Lewis & Short

ancīle (also ancŭle after ἀγκύλιον in Plut. Num.), is, n. (gen. plur. ancilium, Tac. H. 1, 89; but anciliorum, Hor. C. 3, 5, 10; cf. Consent. p. 1898 P.) [prob. from ἀγκύλος, crooked, curved; v. ango], a small oval shield, Verg. A. 7, 188 Serv.; Luc. 9, 480; but specif. the shield that was said to have fallen from heaven in the reign of Numa (hence, caelestia arma, Liv. 1, 20), and on the preservation of which the prosperity of Rome was declared to depend; whereupon Numa caused eleven others exactly like it to be made by the artist Mamurius Veturius. so that if the genuine one was lost, the fact could not be known.

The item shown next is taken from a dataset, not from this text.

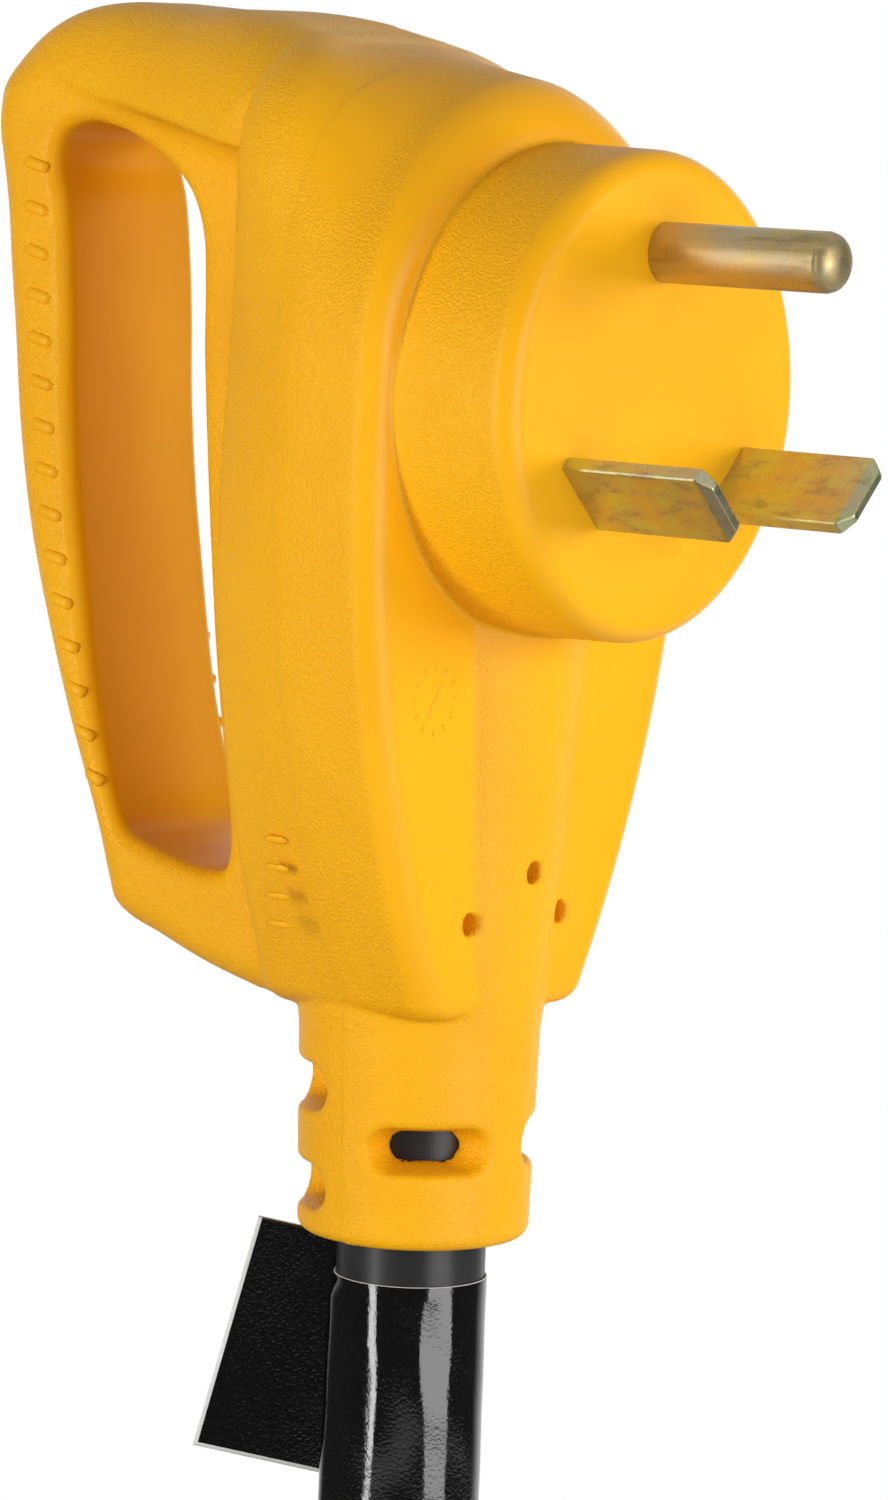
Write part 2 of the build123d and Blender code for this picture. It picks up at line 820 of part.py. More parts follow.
pieces = {
    "grip_body": grip_body.part,
    "moulded_core": moulded_core.part,
    "blade_bridge": blade_bridge.part,
    "ground_pin": ground_pin.part,
    "line_blade": line_blade,
    "neutral_blade": neutral_blade,
    "jacket_end": jacket_end.part,
    "cord_lead": cord_lead,
    "cord_coil": cord_coil.part,
    "cord_tail": cord_tail,
    "label_wrap": label_wrap.part,
    "label_flag": label_flag.part,
    "contact_carrier": contact_carrier.part,
    "connector_core": connector_core.part,
    "connector_jacket_end": connector_jacket_end.part,
    "connector_body": connector_body.part,
    "locking_ring": locking_ring.part,
    "mouth_gasket": mouth_gasket.part,
}
for name in terminals:
    pieces[f"{name}_crimp"] = crimps[name]
    pieces[f"{name}_wire"] = wires[name]
    pieces[f"{name}_strands"] = strands[name]
    pieces[f"{name}_contact"] = contacts[name]
    pieces[f"connector_{name}_wire"] = far_wires[name]
    pieces[f"connector_{name}_strands"] = far_strands[name]

os.makedirs("parts", exist_ok=True)
for name, piece in pieces.items():
    piece.label = name
    export_step(piece, f"parts/{name}.step")

section = math.pi * cord_radius**2
for name, path, radii in (("lead", lead_path, lead_radii), ("tail", tail_path, tail_radii)):
    volume = pieces[f"cord_{name}"].volume
    print(name, "radii", [round(r, 1) for r in radii], "length", round(path.length, 1))
    print(name, "volume over section times length", round(volume / (section * path.length), 5))
mean_turn = (coil_outer_turn + coil_inner_turn) / 2
coil_turns = coil_layers * coil_turns_per_layer + (coil_layers - 1) * coil_layer_step
coil_length = 2 * math.pi * mean_turn * coil_turns
print("coil turns", coil_turns, "length", round(coil_length, 1), "inner turn", coil_inner_turn)
print("cord length", round(coil_length + lead_path.length + tail_path.length, 1))
print("floor at", round(floor_z, 2), "coil centre", round(coil_x, 2), round(coil_y, 2))
print("tail from", [round(v, 2) for v in tail_start], "mouth at", round(mouth_y, 2))
print("connector axis at", round(connector_x, 2), round(connector_z, 2))
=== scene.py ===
import json
import math

import bmesh
import bpy
import numpy as np
from mathutils import Matrix, Vector

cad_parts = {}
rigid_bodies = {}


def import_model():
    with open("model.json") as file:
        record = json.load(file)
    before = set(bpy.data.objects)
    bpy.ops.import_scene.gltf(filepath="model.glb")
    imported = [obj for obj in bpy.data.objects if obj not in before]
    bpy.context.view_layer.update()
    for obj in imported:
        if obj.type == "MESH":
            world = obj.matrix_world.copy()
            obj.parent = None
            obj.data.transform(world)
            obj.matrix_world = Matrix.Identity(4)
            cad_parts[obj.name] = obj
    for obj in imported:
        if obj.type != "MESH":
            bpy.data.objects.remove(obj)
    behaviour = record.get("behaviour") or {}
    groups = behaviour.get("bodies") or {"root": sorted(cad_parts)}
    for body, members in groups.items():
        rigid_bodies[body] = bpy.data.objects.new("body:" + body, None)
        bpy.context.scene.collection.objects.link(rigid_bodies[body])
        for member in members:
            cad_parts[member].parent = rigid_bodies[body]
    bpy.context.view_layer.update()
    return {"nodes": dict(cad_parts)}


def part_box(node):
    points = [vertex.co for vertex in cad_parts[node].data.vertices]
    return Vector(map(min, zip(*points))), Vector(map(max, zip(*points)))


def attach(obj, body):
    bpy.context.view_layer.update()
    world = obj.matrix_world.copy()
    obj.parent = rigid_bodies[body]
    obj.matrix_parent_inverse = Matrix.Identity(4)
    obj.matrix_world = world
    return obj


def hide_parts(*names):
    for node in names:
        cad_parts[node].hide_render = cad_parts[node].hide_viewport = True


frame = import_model()
scene = bpy.context.scene
mm = 0.001

# camera
cameraSettings = {
    "azimuth": -52.716, "elevation": 6.735, "roll": 2.025,
    "right": -0.023603, "up": -0.038408, "back": 0.682602, "lens": 149.9,
}


def makeCamera(s):
    azimuth, elevation, roll = (math.radians(s[k]) for k in ("azimuth", "elevation", "roll"))
    back = Vector((math.sin(azimuth) * math.cos(elevation), -math.cos(azimuth) * math.cos(elevation), math.sin(elevation)))
    levelRight = Vector((math.cos(azimuth), math.sin(azimuth), 0))
    levelUp = back.cross(levelRight)
    right = levelRight * math.cos(roll) + levelUp * math.sin(roll)
    up = levelUp * math.cos(roll) - levelRight * math.sin(roll)
    data = bpy.data.cameras.new("mainCamera")
    data.lens = s["lens"]
    camera = bpy.data.objects.new("mainCamera", data)
    scene.collection.objects.link(camera)
    place = right * s["right"] + up * s["up"] + back * s["back"]
    camera.matrix_world = Matrix.Translation(place) @ Matrix((right, up, back)).transposed().to_4x4()
    scene.camera = camera


makeCamera(cameraSettings)
print("camera placed")

# materials
def startMaterial(name):
    material = bpy.data.materials.new(name)
    material.use_nodes = True
    tree = material.node_tree
    return material, tree, tree.nodes["Principled BSDF"]


def addNode(tree, kind, settings=None, **inputs):
    node = tree.nodes.new(kind)
    for key, value in (settings or {}).items():
        setattr(node, key, value)
    for key, value in inputs.items():
        socket = node.inputs[int(key[2:])] if key.startswith("in") and key[2:].isdigit() else node.inputs[key]
        if isinstance(value, bpy.types.NodeSocket):
            tree.links.new(value, socket)
        else:
            socket.default_value = value
    return node


def stretchedPlace(tree, stretch):
    # object coordinates, scaled per axis so that a pattern runs along one of them
    place = addNode(tree, "ShaderNodeTexCoord")
    return addNode(tree, "ShaderNodeMapping", Vector=place.outputs["Object"], Scale=stretch).outputs["Vector"]


def noiseAt(tree, place, scale, detail=2, rough=0.5):
    return addNode(tree, "ShaderNodeTexNoise", Vector=place, Scale=scale, Detail=detail, Roughness=rough).outputs["Fac"]


def toRange(tree, value, low, high, toLow, toHigh):
    settings = {"interpolation_type": "SMOOTHSTEP"}
    return addNode(tree, "ShaderNodeMapRange", settings, in0=value, in1=low, in2=high, in3=toLow, in4=toHigh).outputs[0]


def multiply(tree, first, second):
    return addNode(tree, "ShaderNodeMath", {"operation": "MULTIPLY"}, in0=first, in1=second).outputs[0]


def mixColours(tree, amount, first, second):
    node = addNode(tree, "ShaderNodeMix", {"data_type": "RGBA"}, in0=amount)
    for socket, colour in ((node.inputs[6], first), (node.inputs[7], second)):
        if isinstance(colour, bpy.types.NodeSocket):
            tree.links.new(colour, socket)
        else:
            socket.default_value = (*colour, 1)
    return node.outputs[2]


def bumpFrom(tree, height, strength, distance, normal=None):
    node = addNode(tree, "ShaderNodeBump", Height=height, Strength=strength, Distance=distance)
    if normal:
        tree.links.new(normal, node.inputs["Normal"])
    return node.outputs["Normal"]


def fromScreen(red, green, blue):
    # a colour as a screen shows it, 0 to 255, to the linear value that a shader takes
    return tuple((c / 255 / 12.92) if c <= 10 else (((c / 255) + 0.055) / 1.055) ** 2.4 for c in (red, green, blue))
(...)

These shields were carefully preserved by the Salian priests in the temple of Mars, and every year in March carried about in solemn procession (ancilia movere), and then returned to their place (ancilia condere), Ov. F. 3, 377; Liv. 1, 20; Verg. A. 8, 664; Tac. H. 1, 89; Suet. Oth. 8; Inscr. Orell. 2244; v. Smith, Dict. Antiq.
Note: Adj.: clipeis ancilibus, Juv. 2, 126: arma ancilia, Val. Max. 1, 1, 9.